The League – Fostering Financial Wellbeing for All

CFPB Updates 2026 Dollar Amounts for Credit Card Minimum Interest Disclosures, HOEPA Triggers, and QM Limits

News Compliance Courier

NEWS:  The Consumer Financial Protection Bureau (CFPB) released its annual updates to three threshold dollar figures that are important for credit unions with credit card and mortgage loan programs. The new figures go into effect Jan. 1, 2026. Please see the final rule for details.    

CARD Act

During 2010, a number of Reg. Z rules took effect under the Credit Card Accountability, Responsibility, and Disclosure Act (the CARD Act). Among other things, the rules require the CFPB to calculate annual adjustments of the minimum interest charge threshold that triggers disclosure of the minimum interest charge in credit card applications, solicitations and account opening disclosures. Its calculations did not result in a change for 2026 to the current minimum interest charge threshold (which requires disclosure of any minimum interest charge above $1.00).

HOEPA triggers  

As explained in The League’s ii Release No. B062, certain “high-cost” mortgage loans are subject to the Home Ownership and Equity Protection Act (HOEPA) rules in Reg. Z. Whether a mortgage loan is “high-cost” depends on three separate tests, based on the loan’s annual percentage rate, its points and fees, and the prepayment penalties that may be charged.

The CFPB has now increased the thresholds used in the points-and-fees test.

In 2026, a loan will be a high-cost mortgage if its points and fees exceed either of the following thresholds:

  • 5% of the total loan amount for a loan amount greater than or equal to $27,592; or 
  • 8% of the total loan amount or $1,380 (whichever is less) for a loan amount less than $27,592.

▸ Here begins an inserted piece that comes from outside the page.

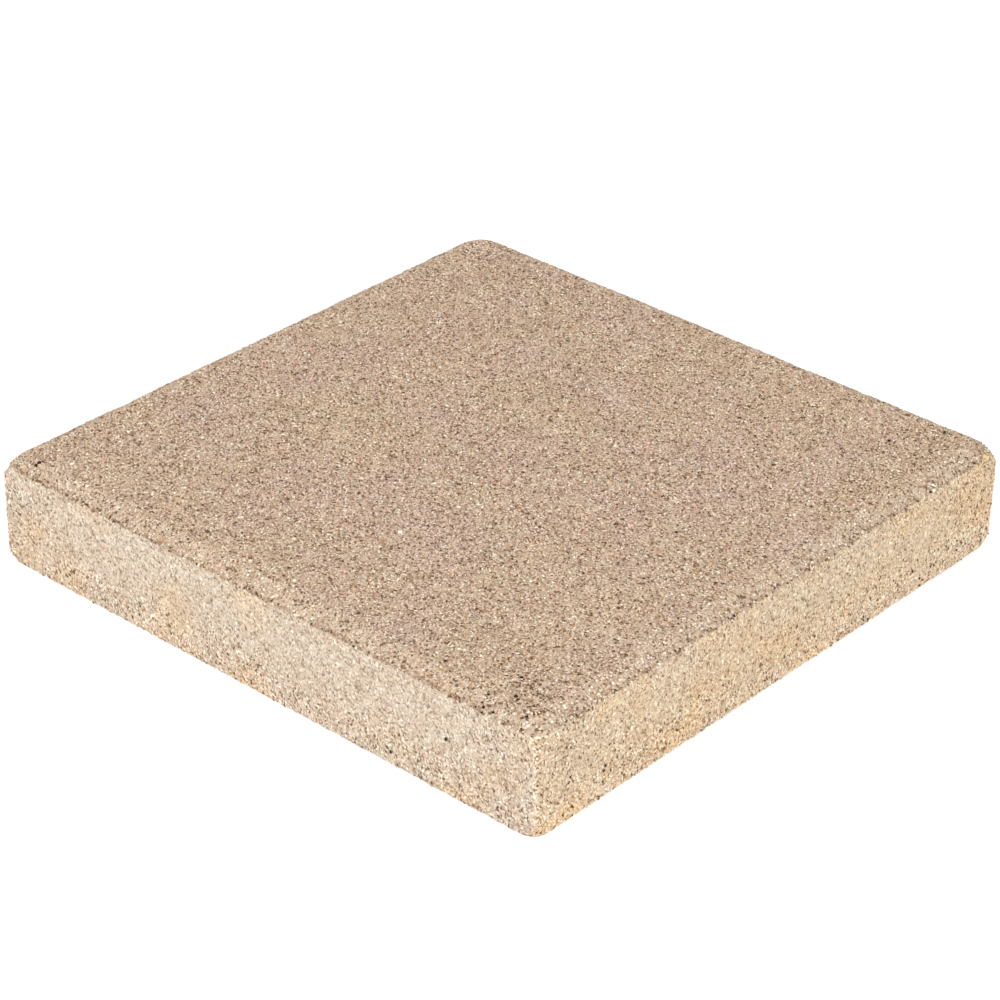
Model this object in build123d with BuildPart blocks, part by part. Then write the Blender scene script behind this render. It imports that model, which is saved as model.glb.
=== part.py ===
from build123d import *
import os

# Driving dimensions, in millimetres
side = 298.0  # plan size of the nominal 12 in square slab, with room left for its joint
thickness = 50.8  # underside to top face, 2 in
shoulder_width = 8.4  # level distance from the side to the crease round the top face
shoulder_drop = 4.4  # fall from the crease to the ridge, where the upright side begins
shoulder_bulge = 0.35  # how far the shoulder rolls out past a flat bevel
corner_radius = 3.2  # plan radius of the four upright corners
ridge_radius = 1.5  # rounding of the ridge
bottom_arris = 2.0  # rounding of the bottom edge
tip_radius = 12.0  # plan radius that each corner is blunted to at its tips, top and bottom
tip_reach = 9.0  # how far along a sharp upright corner the blunting would run out
tip_bulge = 0.9  # how far the blunted tip swells past a straight cone
tip_slope = 2.0  # level run of the worn corner for each mm that it rises above the ridge

# Sizes that follow from them
half_side = side / 2
ridge_height = thickness - shoulder_drop
crease_inset = half_side - shoulder_width
tip_run_out = tip_radius * 2**0.5  # distance from the tip's axis to a sharp upright corner
tip_axis_out = (half_side - tip_radius) * 2**0.5  # distance of that axis from the slab's centre
tip_rise = shoulder_drop * 1.1  # height to which the worn corner is cut, clear of the top face
quarter_turn = 90

# What blunts one corner at its lower tip: all that lies outside a bowl about an upright axis.
# The bowl is as wide as the tip's radius at the underside and opens until it clears the corner.
# Beyond the tip it closes at the tip's slope, which at the top wears the shoulder's mitre round
with BuildPart() as tip_cutter:
    with BuildSketch(Plane.XZ) as outside_bowl:
        with BuildLine():
            tip = Vector(tip_radius, 0)
            run_out = Vector(tip_run_out, tip_reach)
            bowl = SagittaArc(tip, run_out, -tip_bulge)
            Polyline(
                run_out,
                (2 * tip_run_out, tip_reach),
                (2 * tip_run_out, -tip_rise),
                (tip_radius - tip_slope * tip_rise, -tip_rise),
                tip,
            )
        make_face()
    revolve(axis=Axis.Z, revolution_arc=quarter_turn)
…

Qualified mortgage points-and-fees caps

As explained in The League’s ii Release No. B074, certain mortgage loans are presumed to comply with the ability-to-repay rules if they are “qualified mortgages” (QMs).

The rule sets pricing thresholds based on the spread of a loan’s annual percentage rate (APR) compared to the average prime offer rate (APOR) for a comparable transaction as of the date the interest rate is set.

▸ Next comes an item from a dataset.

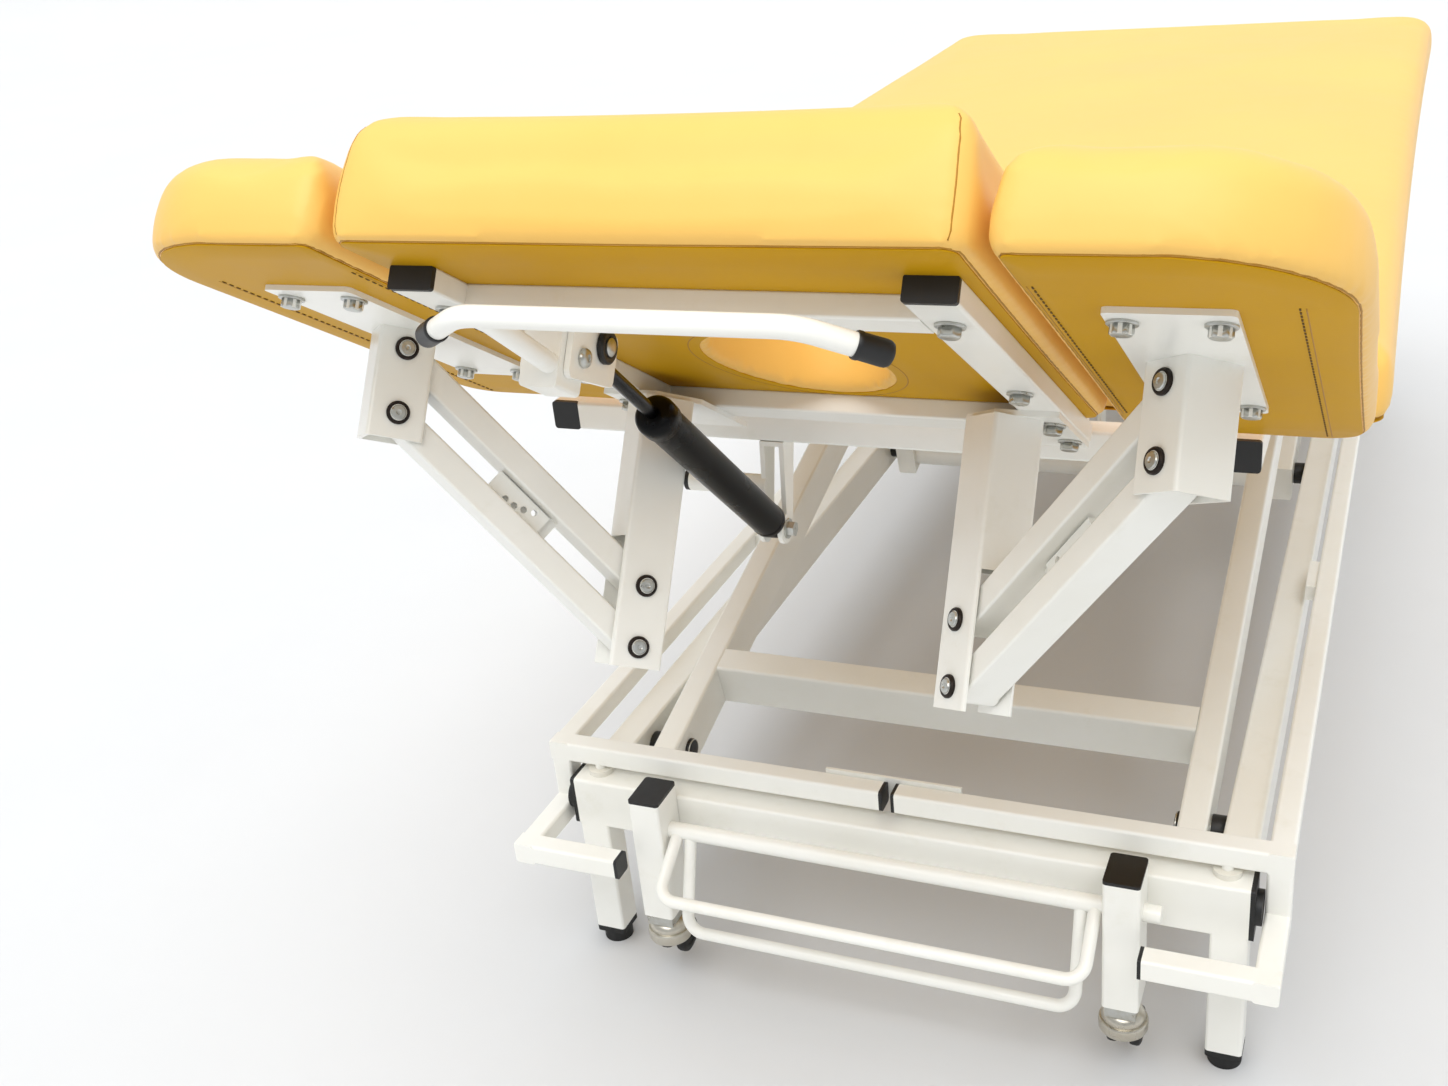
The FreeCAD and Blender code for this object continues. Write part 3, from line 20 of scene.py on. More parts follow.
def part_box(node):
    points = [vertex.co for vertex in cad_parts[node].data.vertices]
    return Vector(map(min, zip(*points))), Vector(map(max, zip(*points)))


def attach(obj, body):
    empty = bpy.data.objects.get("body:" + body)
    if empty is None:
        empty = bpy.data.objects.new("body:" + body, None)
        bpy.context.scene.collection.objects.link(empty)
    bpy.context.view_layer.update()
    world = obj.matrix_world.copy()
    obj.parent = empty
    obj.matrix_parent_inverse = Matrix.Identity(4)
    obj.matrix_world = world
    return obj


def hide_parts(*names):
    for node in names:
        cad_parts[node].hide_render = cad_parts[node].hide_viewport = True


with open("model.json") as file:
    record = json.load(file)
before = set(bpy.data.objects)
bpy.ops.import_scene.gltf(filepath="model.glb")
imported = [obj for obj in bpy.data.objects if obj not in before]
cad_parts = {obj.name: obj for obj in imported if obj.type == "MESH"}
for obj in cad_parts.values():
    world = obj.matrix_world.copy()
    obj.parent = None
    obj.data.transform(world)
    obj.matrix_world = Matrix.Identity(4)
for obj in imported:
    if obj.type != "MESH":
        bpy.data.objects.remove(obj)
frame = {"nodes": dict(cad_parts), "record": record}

log = logging.getLogger("treatment_table")
MM = 0.001
Array = np.ndarray
Piece = bpy.types.Object
Tree = bpy.types.NodeTree
Socket = bpy.types.NodeSocket
MERGE_DISTANCE = 0.005 * MM
# Values of a noise texture between which most of it lies.
PATCH_LOW, PATCH_HIGH = 0.3, 0.7


# Frames of reference


@dataclass(frozen=True)
class TablePlaces:
    """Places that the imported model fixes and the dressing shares."""

    post_reach: float = 40 * MM
    hinge_y: float = 56 * MM
    hinge_z: float = 566 * MM
    hinge_s: float = 417.1 * MM
    hinge_lift: float = 11.4 * MM
    head_tilt: float = math.radians(32)
    base_length: float = 1600 * MM
    frame_top: float = 554.5 * MM

    @property
    def front(self) -> float:
        """Y of the crossbar's front face."""
        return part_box("base_end_front")[0].y + self.post_reach

    def head(self, points: Array) -> Array:
        """Turns places in the head section's frame into the row frame.

        The section is turned by its tilt about the hinge: y and z are the hinge's, plus
        the distance along it times cosine and sine, plus the height above it likewise.

        Args:
            points: places (..., 3) as (x, s, lift).

        Returns:
            The same places (..., 3) as (x, y, z).
        """
        points = np.asarray(points, float)
        along = points[..., 1] - self.hinge_s
        above = points[..., 2] - self.hinge_lift
        cos, sin = math.cos(self.head_tilt), math.sin(self.head_tilt)
        y = self.front + self.hinge_y + along * cos + above * sin
        z = self.hinge_z - along * sin + above * cos
        return np.stack([points[..., 0], y, z], axis=-1)

    def head_direction(self, direction: Sequence[float]) -> Array:
        """Turns a direction in the head section's frame into the row frame."""
        ends = self.head(np.array([[0.0, 0.0, 0.0], list(direction)]))
        return ends[1] - ends[0]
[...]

To satisfy the General QM loan definition, a loan’s APR must be below the applicable pricing threshold and must satisfy certain other requirements. In 2026, for QMs under the General QM loan definition, the thresholds for the spread between the APR and APOR will be:

  • 2.25 or more percentage points for a first-lien covered transaction with a loan amount greater than or equal to $137,958; 
  • 3.5 or more percentage points for a first-lien covered transaction with a loan amount greater than or equal to $82,775 but less than $137,958; 
  • 6.5 or more percentage points for a first-lien covered transaction with a loan amount less than $82,775; 
  • 6.5 or more percentage points for a first-lien covered transaction secured by a manufactured home with a loan amount less than $137,958; 
  • 3.5 or more percentage points for a subordinate-lien covered transaction with a loan amount greater than or equal to $82,775; or 
  • 6.5 or more percentage points for a subordinate-lien covered transaction with a loan amount less than $82,775.

In addition, a mortgage cannot be a QM if its points and fees are beyond certain thresholds. In 2026, for all categories of QMs, the thresholds for total points and fees will be:

  • 3 percent of the total loan amount for a loan greater than or equal to $137,958; 
  • $4,139 for a loan amount greater than or equal to $82,775 but less than $137,958; 
  • 5 percent of the total loan amount for a loan greater than or equal to $27,592 but less than $82,775; 
  • $1,380 for a loan amount greater than or equal to $17,245 but less than $27,592; and 
  • 8 percent of the total loan amount for a loan amount less than $17,245.